Goal: Set down exactly the lines of the records from the top to the line containing "seed=index * 3"; include both.

Material provided:
——————
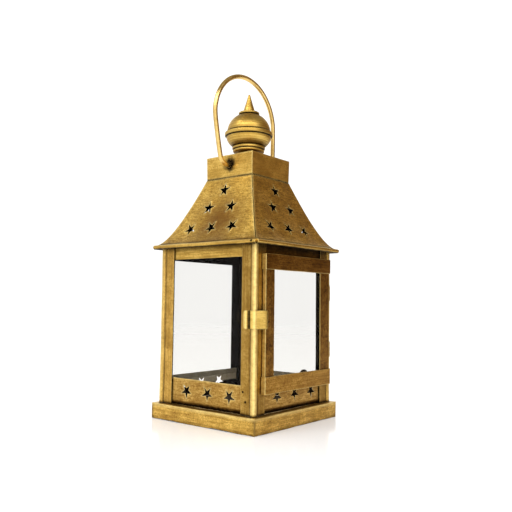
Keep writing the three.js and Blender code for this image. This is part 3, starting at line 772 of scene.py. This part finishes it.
for index, (side, turn) in enumerate(SIDES.items()):
    outline = [(-PANEL_HALF, PANEL_FOOT), (PANEL_HALF, PANEL_FOOT), (PANEL_HALF, PANEL_LOW),
               (PANEL_HALF, PANEL_HIGH), (-PANEL_HALF, PANEL_HIGH), (-PANEL_HALF, PANEL_LOW)]
    holes = [star(LOWER_STAR_SHIFT + step * LOWER_STAR_SPACING, LOWER_STAR_HEIGHT, math.pi,
                  seed=index * 3 + step) for step in (-1, 0, 1)]

    def upright(u, v, seed=index + 21):
        inward = 0.1 * MM - wobble((u, 0, v), 0.15 * MM, 16 * MM, seed).x
        inward += FOOT_SET_BACK * min(1.0, max(0.0, (PANEL_LOW - v) / (0.8 * MM)))
        return Vector((u, inward - PANEL_FACE, v)), Vector((0, -1, 0))

    # Painted highlights round the edges and star rims, weaker on the shaded sides.
    panel = pierced_sheet(f"star_panel_{side}", outline, holes, upright, burr=0.25 * MM,
                          rim_wear_and_highlight=0.2 if side in SHADED_SIDES else 0.6)
    paint(panel, "grime_and_shade", panel_painted_shade)
    turn_about_z(panel, turn)
    finish_mesh(f"star_panel_{side}", panel, panel_brass,
                stands_for=[f"lower_star_panel_{side}"], inner=inside_brass)
    rail = softened(f"rail_{side}", f"upper_rail_{side}", 0.2 * MM, cut=5 * MM, uneven=0.12 * MM, seed=index)
    # Painted shade under the eave, reaching further down on the shaded sides, whose rails also take the
    # darker shaded brass.
    shadow = 13 * MM if side in SHADED_SIDES else 2.2 * MM
    paint(rail, "grime_and_shade", lambda spot, shadow=shadow: 0.95 * near(spot.z, POST_TOP, shadow))
    rail_look = shaded_rail_brass if side in SHADED_SIDES else rail_brass
    finish_mesh(f"rail_{side}", rail, rail_look, stands_for=[f"upper_rail_{side}"],
                inner=shaded_brass)


# ---------- Panes and their tabs ----------

for side in ("right", "back", "left"):
    plain_piece(f"pane_{side}", f"glass_pane_{side}", 0.25 * MM, clear_glass)
    for end in "ab":
        plain_piece(f"tab_{side}_{end}", f"pane_tab_{side}_{end}", 0.15 * MM, shaded_brass)


# ---------- Door ----------

DOOR_BARS = [("top_rail", shaded_rail_brass), ("bottom_rail", door_brass), ("latch_stile", stile_brass),
             ("hinge_stile", stile_brass)]
BRIGHT_EDGE_REACH = 0.5 * MM          # how far the bright edge, from handling and a painted highlight, reaches in from a bar's edge
EDGE_CUT = 0.7 * MM           # a cut just beyond it, so that the bright edge stops there
rail_low, rail_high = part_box("door_bottom_rail")[1].z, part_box("door_top_rail")[0].z
for index, (part, material) in enumerate(DOOR_BARS):
    low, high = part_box(f"door_{part}")
    axis = 0 if "stile" in part else 2
    cuts = [(0, low.x + EDGE_CUT), (axis, low[axis] + EDGE_CUT), (axis, high[axis] - EDGE_CUT)]
    bar = softened(f"frame_{part}", f"door_{part}", 0.25 * MM, cut=5 * MM, uneven=0.22 * MM, seed=index + 31,
                   slices=cuts)

    # The latch side's edge carries a painted highlight; the other long edges are bright from handling, with a
    # weaker painted highlight.
    def bar_wear_and_highlight(spot, low=low, high=high, axis=axis, latch=part != "hinge_stile"):
        if latch and spot.x < low.x + BRIGHT_EDGE_REACH:
            return 0.9
        return 0.45 * (spot[axis] < low[axis] + BRIGHT_EDGE_REACH or spot[axis] > high[axis] - BRIGHT_EDGE_REACH)

    paint(bar, "wear_and_highlight", bar_wear_and_highlight)
    if "stile" in part:
        paint(bar, "grime_and_shade", lambda spot: max(near(spot.z, z, 1.2 * MM) for z in (rail_low, rail_high)))
    finish_mesh(f"frame_{part}", bar, material, body="door", stands_for=[f"door_{part}"],
                inner=back_brass, is_inner=lambda face: face.normal.y > 0.5)
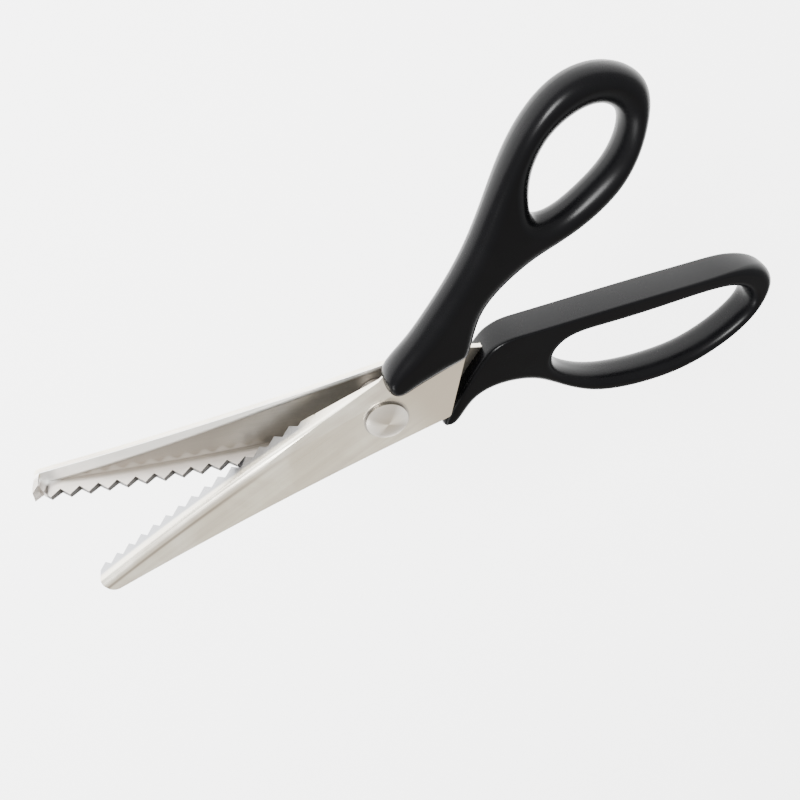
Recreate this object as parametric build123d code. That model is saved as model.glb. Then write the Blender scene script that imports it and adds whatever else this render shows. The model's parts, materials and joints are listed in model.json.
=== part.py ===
from build123d import *
import math
import os

# Pinking shears: two pressed sheet-steel blades with toothed, folded edges, a screw pivot
# between spacer collars, and a moulded grip on each tang.
#
# Frame: millimetres, +Z up along the pivot axis. The origin is on that axis, in the flat
# outer face of the pivot nut. +X runs towards the tip of the lower blade. The upper half
# is drawn open by OPENING_DEG, as the shears stand when held ready to cut.
#
# Each half is drawn in a flat "half frame": X towards its tip, -Y towards its cutting
# edge, and Z away from the mating plane, where the two sets of teeth meet.

# ---- blades ----
BLADE_REACH = 98.0        # pivot axis to blade tip
EDGE_OFFSET = 12.3        # pivot axis to the cutting edge, at its two ends
EDGE_BOW = 0.8            # how far the middle of the cutting edge stands out
HEEL_REACH = 24.0         # pivot axis to the first full tooth
SHEET = 2.0               # pressed sheet thickness
BLADE_DEPTH = 6.2         # mating plane to the blade's outer face
SHOULDER_RADIUS = 2.0     # outside of the fold
WALL_DRAFT_DEG = 11.0     # lean of the folded wall's inner face
TIP_WIDTH = 5.4           # blade width at the tip
TIP_RADIUS = 2.8
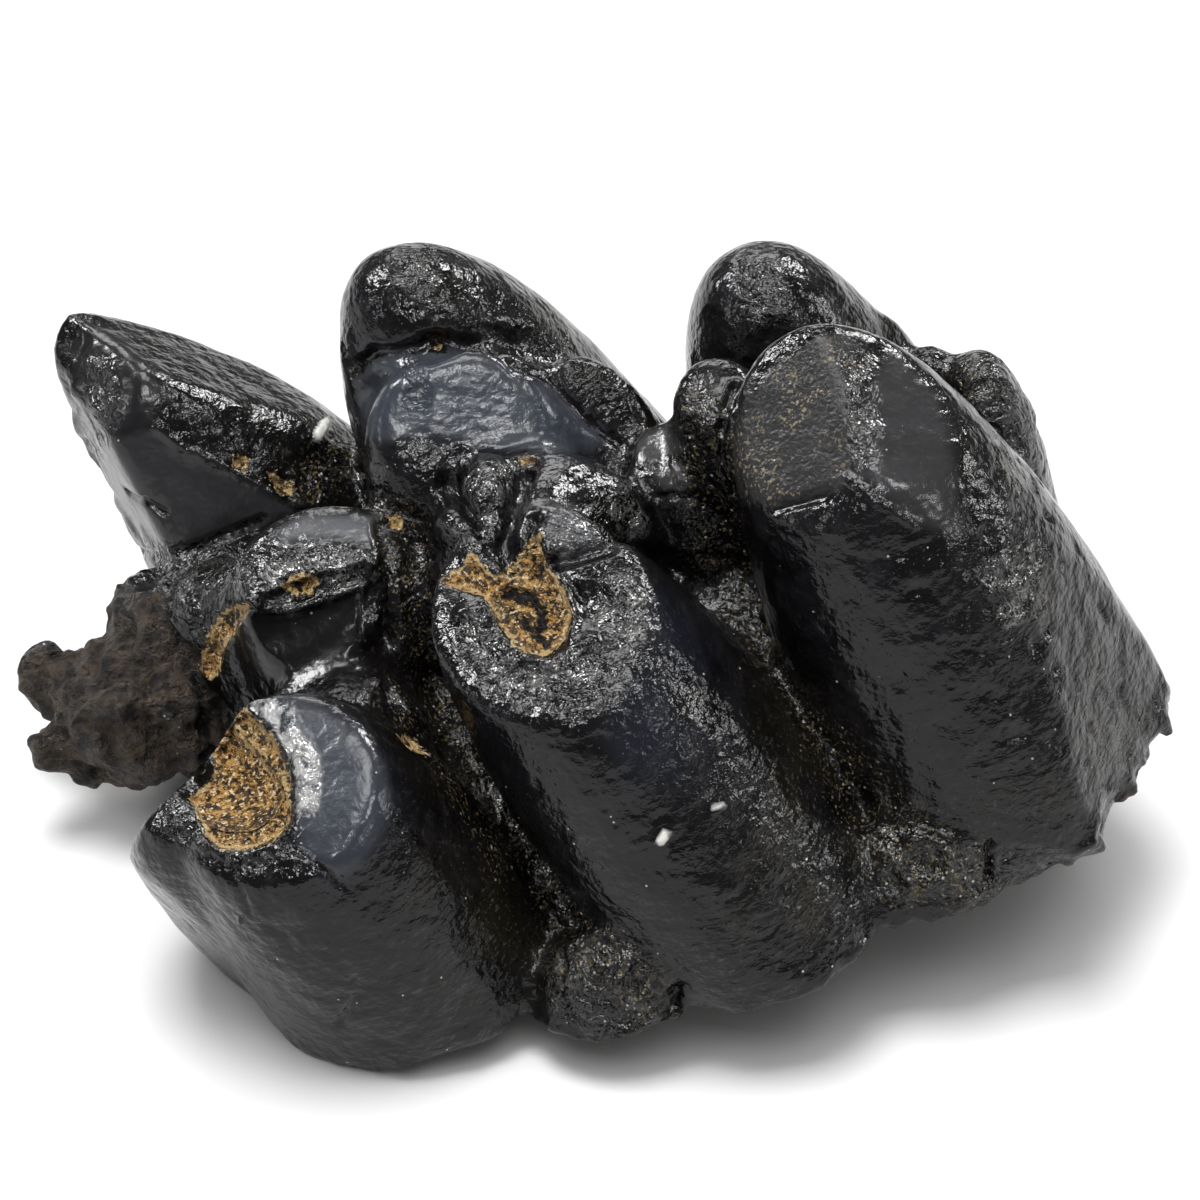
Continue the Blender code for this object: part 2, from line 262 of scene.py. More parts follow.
SILVER = {
    # Also the place of the bright streak, whose highlight is painted white.
    "streak": (
        (244, 686), (287, 705), (305, 734), (318, 772), (316, 812), (296, 812), (288, 768), (274, 736),
    ),
    "front_ring": (
        (265, 563), (284, 549), (320, 545), (356, 549), (368, 563), (363, 585), (338, 595), (311, 604),
        (284, 617), (265, 608), (261, 585),
    ),
    "crescent": (
        (461, 616), (484, 608), (497, 628), (512, 648), (545, 660), (568, 648), (590, 640), (608, 655),
        (615, 672), (607, 701), (580, 714), (545, 712), (511, 693), (484, 674), (466, 645),
    ),
    "disc": (
        (600, 581), (625, 575), (646, 593), (650, 618), (638, 639), (621, 643), (604, 631), (590, 618),
        (598, 602),
    ),
    "right_fold": ((560, 505), (622, 482), (649, 524), (638, 539), (607, 547), (561, 558), (545, 530)),
    "mid_fold": (
        (465, 470), (499, 458), (515, 466), (511, 497), (499, 528), (492, 539), (480, 512), (465, 489),
    ),
    "left_fold": ((445, 524), (465, 528), (492, 555), (499, 574), (476, 566), (457, 547)),
    "heel_patch": ((983, 560), (1034, 556), (1044, 610), (1010, 630), (984, 600)),
}
SHEEN = {
    "near_1": (
        (241, 690), (287, 693), (328, 705), (366, 730), (387, 763), (393, 801), (383, 838), (362, 868),
        (337, 880), (303, 855), (291, 826), (293, 784), (283, 743), (262, 713),
    ),
    "front_band": (
        (275, 531), (302, 515), (338, 513), (377, 517), (372, 545), (338, 538), (302, 540), (277, 549),
    ),
    "far_2": (
        (356, 376), (368, 358), (395, 349), (445, 347), (484, 353), (511, 362), (522, 378), (561, 385),
        (595, 416), (611, 439), (576, 455), (522, 451), (480, 447), (426, 435), (388, 443), (361, 435),
    ),
    "near_2_fold": ((503, 512), (545, 497), (576, 505), (607, 547), (561, 558), (538, 524)),
    "valley_top": ((630, 451), (638, 435), (672, 424), (688, 451), (645, 466)),
    "valley_front": ((645, 466), (684, 462), (695, 512), (665, 497)),
    "near_3_top": (
        (726, 449), (754, 391), (777, 363), (811, 343), (851, 334), (869, 351), (863, 391), (863, 449),
        (840, 489), (789, 506), (749, 503), (726, 477),
    ),
    "near_3_right": (
        (863, 391), (891, 346), (937, 391), (960, 477), (960, 540), (914, 523), (869, 483), (851, 477),
    ),
    "inner_cone": ((694, 386), (714, 371), (763, 374), (754, 391), (737, 409), (726, 449), (697, 431)),
    "far_1_upper": (
        (86, 322), (110, 330), (128, 338), (146, 358), (160, 380), (162, 398), (157, 427), (73, 443),
        (72, 346),
    ),
    "far_1_lower": (
        (157, 427), (183, 448), (230, 469), (267, 490), (304, 506), (260, 526), (200, 554), (159, 574),
        (140, 545), (112, 502), (96, 478), (73, 443),
    ),
    "concave": (
        (234, 622), (265, 608), (311, 604), (363, 588), (363, 635), (375, 685), (338, 685), (293, 683),
        (247, 676), (225, 663),
    ),
}
CRUMPLED = {
    "basin_rim": (
        (160, 790), (176, 800), (192, 826), (216, 850), (250, 856), (280, 848), (292, 824), (300, 836),
        (286, 858), (248, 874), (198, 862), (166, 832),
    ),
    "far_1_marks": ((84, 356), (120, 360), (122, 404), (96, 470), (88, 420)),
    "far_2_dome": ((398, 250), (436, 252), (446, 300), (420, 312), (398, 290)),
    "far_2_streak": ((399, 352), (430, 352), (424, 406), (404, 408)),
    "far_3_dome": ((738, 258), (784, 262), (796, 320), (756, 330), (738, 300)),
    "near_3_band": (
        (834, 351), (869, 351), (882, 400), (880, 460), (856, 470), (846, 430), (850, 390),
    ),
    "bead_1": ((536, 950), (600, 940), (664, 968), (660, 1030), (600, 1046), (548, 1010)),
    "bead_2": ((880, 850), (960, 842), (1060, 850), (1090, 880), (1000, 906), (890, 900)),
    "heel_top": ((960, 360), (1020, 350), (1056, 420), (1050, 490), (1000, 480), (972, 420)),
    "ridge_folds": (
        (118, 560), (150, 540), (190, 545), (250, 545), (262, 575), (235, 600), (210, 625), (196, 660),
        (176, 620), (150, 590),
    ),
}
SPECKLED = SHEEN["near_3_top"]
# Where a bluish sheen is painted into the colour.
BLUE_SHEEN_PAINTED = {
    "near_2": (
        (655, 580), (690, 620), (720, 680), (730, 720), (700, 780), (640, 790), (600, 740), (620, 700),
        (640, 660),
    ),
}
# How pale each worn face is painted, from 0 to 1: partly its own paler wear, partly a painted sheen.
PALE = {
    "near_1": 0.36, "front_band": 1.0, "far_2": 0.55, "near_3_right": 0.30, "near_3_top": 0.08,
    "valley_top": 0.35, "valley_front": 0.35, "far_1_upper": 0.12, "far_1_lower": 0.28,
    "near_2_fold": 0.55,
}
# Faces painted bluish: partly the worn faces' own blue-grey, partly a painted sheen.
BLUE = ("near_1", "far_2")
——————
Task answer:
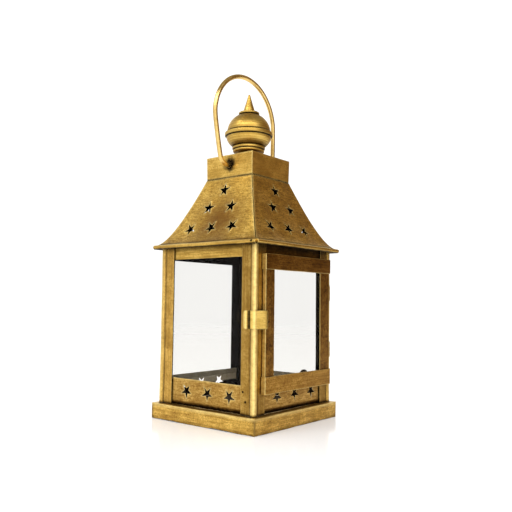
Keep writing the three.js and Blender code for this image. This is part 3, starting at line 772 of scene.py. This part finishes it.
for index, (side, turn) in enumerate(SIDES.items()):
    outline = [(-PANEL_HALF, PANEL_FOOT), (PANEL_HALF, PANEL_FOOT), (PANEL_HALF, PANEL_LOW),
               (PANEL_HALF, PANEL_HIGH), (-PANEL_HALF, PANEL_HIGH), (-PANEL_HALF, PANEL_LOW)]
    holes = [star(LOWER_STAR_SHIFT + step * LOWER_STAR_SPACING, LOWER_STAR_HEIGHT, math.pi,
                  seed=index * 3 + step) for step in (-1, 0, 1)]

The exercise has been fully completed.